The overwhelming evidence from a range of research suggests that although a small handful of personal traits explain a high proportion of the variation in leadership effectiveness:

. . . the ways in which leaders apply these basic leadership practices – not the practices themselves – demonstrate responsiveness to, rather than dictation by, the contexts in which they work.

(Leithwood et al, 2008; pages 27–28)

The typical leadership characteristics that help sustain the performance of successful principals are:

  • vision and passion
  • appropriate leadership style
  • clear and articulated values
  • personal qualities and skills
  • ability to build relationships
  • being highly engaged and connected to the school and community
  • managing change.

Above all it is how the headteacher goes about the job and relates this approach to the particular school context that is vital.

Similar conclusions are made about successful teacher leaders. Intriguingly the traits most frequently mentioned in research conducted in six secondary schools was ‘quietness’; being unassuming and soft-spoken were highly valued. The next most frequently mentioned specific traits were: having a sense of commitment to the school and/or the profession; having a sense of humour; being a hard worker; and possessing an appreciative orientation to others (Leithwood, 2003).

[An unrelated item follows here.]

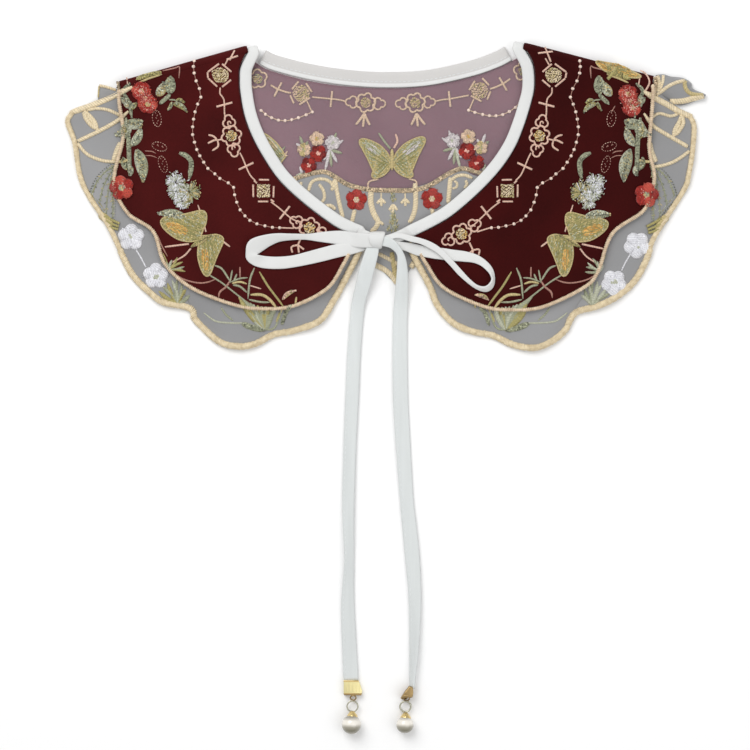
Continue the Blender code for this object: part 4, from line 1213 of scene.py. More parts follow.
dyes = {
    "cream": linear(238, 220, 184), "pink": linear(230, 192, 172), "dullPink": linear(178, 132, 118),
    "white": linear(238, 238, 243), "red": linear(166, 42, 33), "deepRed": linear(122, 24, 22), "coral": linear(196, 78, 62),
    "blush": linear(236, 186, 170), "sage": linear(166, 169, 142), "paleSage": linear(192, 194, 172),
    "darkSage": linear(112, 118, 88), "olive": linear(176, 166, 108), "straw": linear(204, 186, 134),
    "gold": linear(236, 194, 112), "amber": linear(216, 164, 84), "mossy": linear(146, 144, 92),
    "backCream": linear(222, 194, 168), "bead": linear(250, 226, 210), "backBorder": linear(212, 190, 158), "backWhite": linear(216, 208, 208), "backRed": linear(176, 66, 58),
}


class Needlework:
    def __init__(self, tree):
        self.tree, self.verts, self.faces, self.uvs, self.dyes = tree, [], [], [], []

    def bed(self, x, y):
        height = castOn(self.tree, x, y)
        if height is None:
            around = [castOn(self.tree, x + 1.6 * mm * a, y + 1.6 * mm * b) for a, b in ((1, 0), (-1, 0), (0, 1), (0, -1))]
            around = [h for h in around if h is not None]
            height = max(around) if around else 0.4 * mm
        return height

    def strip(self, path, halves, high, dye, lengthwise=False, slant=0.0, lift=0.0, ring=7, rise=None):
        # a closed padded band along a plan path, thread by thread across it or lengthwise
        path = np.asarray(path, float)
        count = len(path)
        halves = np.broadcast_to(halves, count)
        along = np.gradient(path, axis=0)
        along /= np.linalg.norm(along, axis=1)[:, None] + 1e-12
        side = np.stack([-along[:, 1], along[:, 0]], axis=1)
        run = np.concatenate([[0], np.cumsum(np.linalg.norm(np.diff(path, axis=0), axis=1))]) / mm
        run += random.random() * 40
        base = np.array([[self.bed(*(p + s * h * u)) for u in (-0.85, 0, 0.85)] for p, s, h in zip(path, side, halves)])
        base[:, 1] = np.maximum(base[:, 1], (base[:, 0] + base[:, 2]) / 2)
        for _ in range(2):
            if count > 2:
                base[1:-1] = (base[:-2] + 2 * base[1:-1] + base[2:]) / 4
        first = len(self.verts)
        most = halves.max()
        dye = np.asarray(dye, float)
        for k in range(count):
            tall = high * min(1.0, 1.25 * halves[k] / most) * (1 if rise is None else rise[k])
            for u in [*np.linspace(-1, 1, ring), 1, -1]:
                low = np.interp(u, (-0.85, 0, 0.85), base[k])
                self.verts.append((*(path[k] + side[k] * halves[k] * u), low + lift + tall * (1 - u * u) ** 0.6))
                across = u * halves[k] / mm
                self.uvs.append((across, run[k]) if lengthwise else (run[k] + slant * across, across))
                self.dyes.append(dye)
            for j in (-2, -1):
                x, y, z = self.verts[j]
                self.verts[j] = (x, y, z - 0.25 * mm)
        around = ring + 2
        for k in range(count - 1):
            low, high2 = first + k * around, first + (k + 1) * around
            for j in range(around):
                n = (j + 1) % around
                self.faces.append((low + j, high2 + j, high2 + n, low + n))
        self.faces.append(tuple(first + j for j in range(around)))
        self.faces.append(tuple(first + (count - 1) * around + j for j in range(around))[::-1])

    def stitch(self, start, end, half, high, dye, lift=0.0):
        # one laid thread with sunk ends
        start, end = np.asarray(start, float), np.asarray(end, float)
        gone = end - start
        length = np.linalg.norm(gone)
        if length < 0.2 * mm:
            return
        along = gone / length
        side = np.array([-along[1], along[0]])
        middle = (start + end) / 2
        level = self.bed(*middle)
        slope = 0.0
        if length > 3 * mm:
            slope = (self.bed(*(start + gone * 0.8)) - self.bed(*(start + gone * 0.2))) / 0.6
        first = len(self.verts)
        offset = random.random() * 60
        dye = np.asarray(dye, float) * random.uniform(0.86, 1.1)
        ends = min(0.28, 0.5 * mm / length + 0.06)
        for share in (0.0, ends, 1 - ends, 1.0):
            z = level + slope * (share - 0.5) + lift
            spot = start + gone * share
            if share in (0.0, 1.0):
                self.verts.append((*spot, z - 0.1 * mm))
                self.uvs.append((offset, length * share / mm))
                self.dyes.append(dye)
                continue
            for u, v in ((-1, -0.25), (-0.55, 0.8), (0.55, 0.8), (1, -0.25)):
                self.verts.append((*(spot + side * half * u), z + high * v))
                self.uvs.append((offset + u * half / mm, length * share / mm))
                self.dyes.append(dye)
        a, b = first, first + 9
        for j in range(4):
            n = (j + 1) % 4
            self.faces.append((a, first + 1 + j, first + 1 + n))
            self.faces.append((first + 1 + j, first + 5 + j, first + 5 + n, first + 1 + n))
            self.faces.append((first + 5 + j, b, first + 5 + n))

    def knot(self, spot, radius, high, dye, lift=0.0, sides=8):
        level = self.bed(*spot) + lift
        first = len(self.verts)
        offset = random.random() * 60
        for reach, rise in ((1.0, -0.12), (0.8, 0.62)):
            for j in range(sides):
                angle = 2 * math.pi * j / sides
                self.verts.append((spot[0] + radius * reach * math.cos(angle), spot[1] + radius * reach * math.sin(angle),
                                   level + high * rise))
                self.uvs.append((offset + radius * reach * math.cos(angle) / mm, radius * reach * math.sin(angle) / mm))
                self.dyes.append(dye)
        self.verts.append((*spot, level + high))
        self.uvs.append((offset, 0))
        self.dyes.append(dye)
        for j in range(sides):
            n = (j + 1) % sides
            self.faces.append((first + j, first + n, first + sides + n, first + sides + j))
            self.faces.append((first + sides + j, first + sides + n, first + 2 * sides))
        self.faces.append(tuple(first + j for j in range(sides))[::-1])

    def fill(self, outline, angle, pitch, dye, high, long=2.6 * mm, lift=0.0, wander=0.35):
        # rows of stitches inside a closed plan outline; dye is one colour or a function of the spot
        outline = np.asarray(outline, float)
        c, s = math.cos(angle), math.sin(angle)
        turned = np.column_stack([outline[:, 0] * c + outline[:, 1] * s, outline[:, 1] * c - outline[:, 0] * s])
        following = np.roll(turned, -1, axis=0)
        row = 0
        y = turned[:, 1].min() + pitch * 0.5
        while y < turned[:, 1].max():
            cuts = sorted(p[0] + (y - p[1]) * (q[0] - p[0]) / (q[1] - p[1]) for p, q in zip(turned, following)
                          if (p[1] > y) != (q[1] > y))
            for x0, x1 in zip(cuts[::2], cuts[1::2]):
                x = x0 - (row % 3) / 3 * long
                while x < x1:
                    one, two = max(x, x0), min(x + long * random.uniform(0.9, 1.1), x1)
                    x += long * 0.94
                    if two - one < 0.3 * mm:
                        continue
                    shift = [random.uniform(-wander, wander) * pitch for _ in range(2)]
                    ends = [(a * c - (y + d) * s, a * s + (y + d) * c) for a, d in ((one, shift[0]), (two, shift[1]))]
                    colour = dye(*ends[0]) if callable(dye) else dye
                    self.stitch(*ends, pitch * 0.62, high, colour, lift)
            y += pitch
            row += 1

    def line(self, table, wide, dye, high=0.4 * mm, taper=(1.0, 1.0), lift=0.0, ring=5, lengthwise=False, placed=False,
             rough=False):
        # a stem in picture units; taper is the share of the width at its two ends
        path = [(x, y) for x, y in table] if placed else [place(a, d) for a, d in table]
        length = float(np.linalg.norm(np.diff(np.array(path), axis=0), axis=1).sum())
        count = max(3, min(60, int(length / (1.1 * mm)) + 2))
        path = smooth(path, count) if len(path) > 2 else resample(path, count)
        share = np.linspace(0, 1, count)
        wide = wide * collar["unit"] / 2 * np.minimum(1, np.minimum(taper[0] + 3.2 * share, taper[1] + 3.2 * (1 - share)))
        self.strip(path, wide, high, dye, ring=ring, slant=0.5, lift=lift, lengthwise=lengthwise)
        if rough:
            self.rough(path, wide, (dye, dye * 1.25, dye * 0.5, dye * 0.75), high * 0.8 + lift)

    def leaf(self, base, tip, wide, dye, bend=0.0, high=0.7 * mm, lift=0.0, dark=None):
        # two rows of slanted satin either side of a midrib
        base, tip = np.array(place(*base)), np.array(place(*tip))
        gone = tip - base
        length = np.linalg.norm(gone)
        normal = np.array([-gone[1], gone[0]]) / length
        count = max(6, int(length / (1.3 * mm)) + 2)
        share = np.linspace(0, 1, count)
        middle = base + gone * share[:, None] + normal * (bend * length * np.sin(math.pi * share))[:, None]
        half = wide * collar["unit"] / 2 * np.maximum(np.sin(math.pi * np.clip(share, 0.02, 0.98) ** 0.85), 0.1) ** 0.75
        along = np.gradient(middle, axis=0)
        along /= np.linalg.norm(along, axis=1)[:, None]
        side = np.stack([-along[:, 1], along[:, 0]], axis=1)
        for hand in (1, -1):
            self.strip(middle + side * (half * 0.5 * hand)[:, None], half * 0.52, high, dye if hand > 0 or dark is None else dark,
                       slant=hand * 0.9, lift=lift, ring=5)
        self.rough(middle, half, (dye, dye * 1.35, dyes["straw"] * 0.9, dye * 0.45, dye * 0.6 if dark is None else dark * 0.6), high * 0.8 + lift)

    def rough(self, path, halves, colours, lift, density=1.7):
        # short crossing stitches over padded work, so that its thread shows and its edge is uneven
        for k in range(len(path) - 1):
            gone = path[k + 1] - path[k]
            length = np.linalg.norm(gone)
            along = gone / (length + 1e-9)
            side = np.array([-along[1], along[0]])
            for _ in range(max(1, round(length / mm * density * (0.6 + 1.5 * halves[k] / mm)))):
                u = random.uniform(-1, 1)
                half = halves[k] * (1 - 0.12 * abs(u))
                lean = random.uniform(-0.3, 0.7)
                reach = min(random.uniform(0.8, 1.7) * mm, halves[k] * (1.2 - abs(u)) + 0.8 * mm)
                start = path[k] + gone * random.random() + side * half * u
                out = (along * lean + side * (1 if u > 0 else -1)) / math.hypot(lean, 1)
                self.stitch(start - out * reach * 0.65, start + out * reach * 0.35, 0.48 * mm, 0.62 * mm,
                            np.asarray(random.choice(colours)) * random.choice((0.52, 0.78, 1.0, 1.12, 1.34)),
                            lift * (1 - u * u) ** 0.6)

    def pad(self, outline, high, dye, lift=0.0):
        # a closed low plate under stitches
        outline = np.asarray(outline, float)
        if np.sum(outline[:, 0] * np.roll(outline[:, 1], -1) - outline[:, 1] * np.roll(outline[:, 0], -1)) < 0:
            outline = outline[::-1]
        first, count, middle = len(self.verts), len(outline), outline.mean(axis=0)
        levels = [self.bed(*spot) for spot in outline]
        for reach, rise in ((1.0, -0.12 * mm), (1.0, high * 0.45), (0.86, high)):
            for spot, level in zip(outline, levels):
                x, y = middle + (spot - middle) * reach
                level = level if reach == 1.0 else self.bed(x, y)
                self.verts.append((x, y, level + lift + rise))
        level = self.bed(*middle) + lift
        self.verts += [(*middle, level + high), (*middle, level - 0.12 * mm)]
        for x, y, _ in self.verts[first:]:
            self.uvs.append((x / mm, y / mm))
            self.dyes.append(dye)
        for j in range(count):
            n = (j + 1) % count
            for low, high2 in ((0, count), (count, 2 * count)):
                self.faces.append((first + low + j, first + low + n, first + high2 + n, first + high2 + j))
            self.faces.append((first + 2 * count + j, first + 2 * count + n, first + 3 * count))
            self.faces.append((first + n, first + j, first + 3 * count + 1))

    def made(self, name, slot, material, replaced=()):
        piece = newPiece(name, self.verts, self.faces, material, self.uvs, self.dyes)
        if replaced:
            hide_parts(*replaced)
        return piece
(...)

Personal qualities, credibility and integrity

Throughout the world there is an emphasis on the importance of personal outlook and qualities of successful school leaders. So for instance amongst high performing principals in the Caribbean, their personal philosophy anchored and underpinned their personal behaviours and characteristics (Hutton, 2013). Similarly in the UK it was found that:

. . . heads in more effective schools are successful in improving pupil outcomes through who they are – their values, virtues dispositions, attributes and competences – the strategies they use, and the specific combination and timely implementation and management of these strategies in the unique contexts in which they work.

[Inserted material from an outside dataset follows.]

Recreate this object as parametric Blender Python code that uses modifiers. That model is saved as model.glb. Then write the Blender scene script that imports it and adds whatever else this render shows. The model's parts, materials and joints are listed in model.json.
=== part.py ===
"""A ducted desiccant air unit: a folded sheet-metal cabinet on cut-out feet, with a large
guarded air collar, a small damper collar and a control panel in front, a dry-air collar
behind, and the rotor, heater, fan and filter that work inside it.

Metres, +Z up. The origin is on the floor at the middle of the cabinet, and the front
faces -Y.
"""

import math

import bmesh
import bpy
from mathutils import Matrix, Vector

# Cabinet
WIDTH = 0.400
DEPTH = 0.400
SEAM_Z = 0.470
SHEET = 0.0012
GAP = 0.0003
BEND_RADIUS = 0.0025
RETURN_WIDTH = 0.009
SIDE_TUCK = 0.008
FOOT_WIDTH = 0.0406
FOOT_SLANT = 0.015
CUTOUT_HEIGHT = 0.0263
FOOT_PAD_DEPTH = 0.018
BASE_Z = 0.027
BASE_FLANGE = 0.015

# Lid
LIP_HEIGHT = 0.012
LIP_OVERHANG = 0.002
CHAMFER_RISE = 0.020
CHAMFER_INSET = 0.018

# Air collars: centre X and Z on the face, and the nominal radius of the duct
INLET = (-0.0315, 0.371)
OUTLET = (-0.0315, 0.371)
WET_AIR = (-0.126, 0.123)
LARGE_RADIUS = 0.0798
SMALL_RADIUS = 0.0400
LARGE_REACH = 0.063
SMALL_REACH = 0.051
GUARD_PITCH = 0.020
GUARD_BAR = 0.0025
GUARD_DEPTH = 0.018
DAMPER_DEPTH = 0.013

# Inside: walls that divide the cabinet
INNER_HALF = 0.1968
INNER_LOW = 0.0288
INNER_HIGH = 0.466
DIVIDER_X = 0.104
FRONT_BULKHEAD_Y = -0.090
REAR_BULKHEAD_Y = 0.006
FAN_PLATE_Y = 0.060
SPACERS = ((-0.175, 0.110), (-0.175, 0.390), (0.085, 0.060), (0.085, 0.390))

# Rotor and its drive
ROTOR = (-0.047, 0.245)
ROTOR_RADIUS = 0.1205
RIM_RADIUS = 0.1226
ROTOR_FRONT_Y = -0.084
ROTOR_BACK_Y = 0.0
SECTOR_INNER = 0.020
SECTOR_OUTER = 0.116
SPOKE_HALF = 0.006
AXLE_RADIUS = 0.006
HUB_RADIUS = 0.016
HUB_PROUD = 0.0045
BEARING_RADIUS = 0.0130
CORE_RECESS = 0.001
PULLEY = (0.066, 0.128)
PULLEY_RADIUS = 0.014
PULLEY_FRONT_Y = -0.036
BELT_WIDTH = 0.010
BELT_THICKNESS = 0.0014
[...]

(Day et al, 2009; page 195)

Adept leaders build trust with colleagues, which in turn foster a belief in the leader’s integrity. They need to be perceived as effective in communicating their values by staff and this is founded on two credibility components:

. . . first the credibility that comes from expertise and the ability to do the job; second, the credibility that comes from the character and integrity of the individual.

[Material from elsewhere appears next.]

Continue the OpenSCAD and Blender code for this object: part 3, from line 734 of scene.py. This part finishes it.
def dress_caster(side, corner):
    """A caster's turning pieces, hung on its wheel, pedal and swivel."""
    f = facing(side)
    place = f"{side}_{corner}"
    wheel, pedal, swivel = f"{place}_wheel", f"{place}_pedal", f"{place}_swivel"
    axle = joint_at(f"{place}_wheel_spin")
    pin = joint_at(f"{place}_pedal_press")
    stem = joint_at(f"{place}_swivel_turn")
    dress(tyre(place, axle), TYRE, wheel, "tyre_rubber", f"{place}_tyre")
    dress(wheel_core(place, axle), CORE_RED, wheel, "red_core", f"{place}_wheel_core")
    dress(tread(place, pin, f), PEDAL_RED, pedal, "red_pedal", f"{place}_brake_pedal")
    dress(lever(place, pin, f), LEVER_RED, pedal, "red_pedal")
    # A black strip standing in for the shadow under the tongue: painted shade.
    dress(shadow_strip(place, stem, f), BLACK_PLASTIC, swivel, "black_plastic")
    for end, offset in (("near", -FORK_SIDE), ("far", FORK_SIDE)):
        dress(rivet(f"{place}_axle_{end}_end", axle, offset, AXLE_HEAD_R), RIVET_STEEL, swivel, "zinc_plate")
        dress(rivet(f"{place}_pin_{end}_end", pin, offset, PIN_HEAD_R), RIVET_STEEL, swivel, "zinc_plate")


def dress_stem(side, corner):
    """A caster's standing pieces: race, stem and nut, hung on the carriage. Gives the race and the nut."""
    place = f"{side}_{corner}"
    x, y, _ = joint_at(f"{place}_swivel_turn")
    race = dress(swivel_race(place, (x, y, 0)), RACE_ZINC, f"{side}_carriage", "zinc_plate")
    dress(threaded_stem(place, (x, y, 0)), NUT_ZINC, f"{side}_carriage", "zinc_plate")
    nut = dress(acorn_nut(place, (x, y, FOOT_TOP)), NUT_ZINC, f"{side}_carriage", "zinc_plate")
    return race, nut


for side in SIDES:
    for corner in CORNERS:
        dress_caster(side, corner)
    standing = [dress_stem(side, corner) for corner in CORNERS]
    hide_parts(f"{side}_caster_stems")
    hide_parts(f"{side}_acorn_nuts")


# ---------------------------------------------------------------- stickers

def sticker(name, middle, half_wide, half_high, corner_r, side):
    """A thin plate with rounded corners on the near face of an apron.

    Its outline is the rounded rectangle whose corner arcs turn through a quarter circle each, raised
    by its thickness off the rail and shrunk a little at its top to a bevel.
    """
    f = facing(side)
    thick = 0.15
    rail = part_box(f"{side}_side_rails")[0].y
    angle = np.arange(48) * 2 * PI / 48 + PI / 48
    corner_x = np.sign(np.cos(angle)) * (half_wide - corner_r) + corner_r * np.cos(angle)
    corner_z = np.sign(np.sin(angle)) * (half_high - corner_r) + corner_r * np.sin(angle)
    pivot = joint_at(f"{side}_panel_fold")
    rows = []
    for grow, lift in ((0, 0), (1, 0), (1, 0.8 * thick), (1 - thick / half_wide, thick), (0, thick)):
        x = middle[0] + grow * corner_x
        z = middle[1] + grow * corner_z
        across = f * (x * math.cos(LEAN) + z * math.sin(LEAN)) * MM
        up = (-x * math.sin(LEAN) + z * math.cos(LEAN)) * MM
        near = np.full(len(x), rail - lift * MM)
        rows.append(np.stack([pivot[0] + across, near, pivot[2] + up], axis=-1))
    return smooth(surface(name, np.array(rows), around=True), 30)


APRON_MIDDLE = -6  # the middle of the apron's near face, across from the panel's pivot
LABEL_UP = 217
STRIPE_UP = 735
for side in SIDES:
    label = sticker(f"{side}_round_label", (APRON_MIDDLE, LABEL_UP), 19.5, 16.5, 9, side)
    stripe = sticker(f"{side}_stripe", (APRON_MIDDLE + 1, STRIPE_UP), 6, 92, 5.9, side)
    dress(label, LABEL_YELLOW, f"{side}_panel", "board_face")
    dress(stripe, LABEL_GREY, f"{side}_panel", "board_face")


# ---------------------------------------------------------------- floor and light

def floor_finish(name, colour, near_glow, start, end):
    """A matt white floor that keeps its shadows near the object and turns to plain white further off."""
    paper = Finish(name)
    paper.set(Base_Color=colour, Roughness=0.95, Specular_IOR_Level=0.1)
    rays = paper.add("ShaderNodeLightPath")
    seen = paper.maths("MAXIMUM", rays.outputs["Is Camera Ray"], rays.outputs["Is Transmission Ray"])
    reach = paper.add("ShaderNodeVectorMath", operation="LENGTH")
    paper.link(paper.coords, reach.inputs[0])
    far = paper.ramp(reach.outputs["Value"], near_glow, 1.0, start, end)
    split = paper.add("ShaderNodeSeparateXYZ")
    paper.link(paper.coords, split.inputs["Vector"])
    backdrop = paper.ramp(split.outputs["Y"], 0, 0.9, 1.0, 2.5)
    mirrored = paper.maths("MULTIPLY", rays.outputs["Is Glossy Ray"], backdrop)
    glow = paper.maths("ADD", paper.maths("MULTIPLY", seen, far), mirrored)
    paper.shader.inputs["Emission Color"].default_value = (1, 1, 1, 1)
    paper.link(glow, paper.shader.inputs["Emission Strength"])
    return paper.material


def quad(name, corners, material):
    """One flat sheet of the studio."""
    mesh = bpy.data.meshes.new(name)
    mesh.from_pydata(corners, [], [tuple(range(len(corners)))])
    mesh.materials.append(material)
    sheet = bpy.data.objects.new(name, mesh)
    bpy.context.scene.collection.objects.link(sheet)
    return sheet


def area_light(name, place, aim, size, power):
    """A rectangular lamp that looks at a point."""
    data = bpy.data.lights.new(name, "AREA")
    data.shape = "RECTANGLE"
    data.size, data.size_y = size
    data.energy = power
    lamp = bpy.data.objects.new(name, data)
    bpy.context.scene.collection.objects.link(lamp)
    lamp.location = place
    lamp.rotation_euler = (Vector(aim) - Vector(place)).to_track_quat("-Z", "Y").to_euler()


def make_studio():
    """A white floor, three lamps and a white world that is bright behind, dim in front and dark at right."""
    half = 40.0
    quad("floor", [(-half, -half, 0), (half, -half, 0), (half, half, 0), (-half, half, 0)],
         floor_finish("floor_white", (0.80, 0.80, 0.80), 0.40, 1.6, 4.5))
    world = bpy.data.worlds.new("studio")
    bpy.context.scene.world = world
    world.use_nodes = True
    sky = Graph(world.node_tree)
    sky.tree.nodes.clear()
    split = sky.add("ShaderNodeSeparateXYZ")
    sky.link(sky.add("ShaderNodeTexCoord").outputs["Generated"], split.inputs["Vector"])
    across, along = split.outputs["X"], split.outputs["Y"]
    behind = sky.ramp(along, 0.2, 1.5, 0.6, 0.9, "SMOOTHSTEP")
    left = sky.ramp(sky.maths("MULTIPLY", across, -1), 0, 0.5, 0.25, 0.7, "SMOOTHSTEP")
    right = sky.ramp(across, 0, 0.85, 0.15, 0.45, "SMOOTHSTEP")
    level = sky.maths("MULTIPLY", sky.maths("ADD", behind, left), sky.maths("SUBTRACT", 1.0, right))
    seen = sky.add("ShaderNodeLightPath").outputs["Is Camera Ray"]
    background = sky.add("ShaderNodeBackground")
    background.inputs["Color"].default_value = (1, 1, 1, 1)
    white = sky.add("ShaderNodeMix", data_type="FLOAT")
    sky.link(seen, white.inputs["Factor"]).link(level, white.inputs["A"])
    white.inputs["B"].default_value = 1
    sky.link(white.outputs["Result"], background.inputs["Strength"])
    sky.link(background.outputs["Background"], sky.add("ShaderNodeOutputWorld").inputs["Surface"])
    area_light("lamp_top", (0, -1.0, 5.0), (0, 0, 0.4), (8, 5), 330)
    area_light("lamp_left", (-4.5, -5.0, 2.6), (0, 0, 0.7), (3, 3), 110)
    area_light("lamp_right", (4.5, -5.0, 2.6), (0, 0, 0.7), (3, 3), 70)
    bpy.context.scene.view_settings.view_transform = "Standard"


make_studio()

(Davies and Davies, 2013; page 85).

These personal qualities of leaders are fundamentally linked to the sense of a moral imperative (see subtopic 3.1 – The moral imperative of leadership). They provide the basis for vision and also the practical tools for dealing with the stresses and challenges of leadership:

This foundation of deeply-held beliefs and code of moral values not only provides a personal paradigm for living, but also gives an innate philosophy of practice which comes into play not only in the face of the day-to-day experiences of school leadership, but also when that leadership is tested by the unexpected pressures of critical incidents and external events.

(Flintham, 2010; page 4)

Activity 3.2.1

Think of a leader who has inspired you and was effective. Try to identify what it was about the characteristics of the person that so impressed you. How do you think these characteristics might be nurtured and developed in others?

Familiarise yourself with the professional teacher standards in Wales and the underpinning values for practising teaching assistants, teachers and leaders.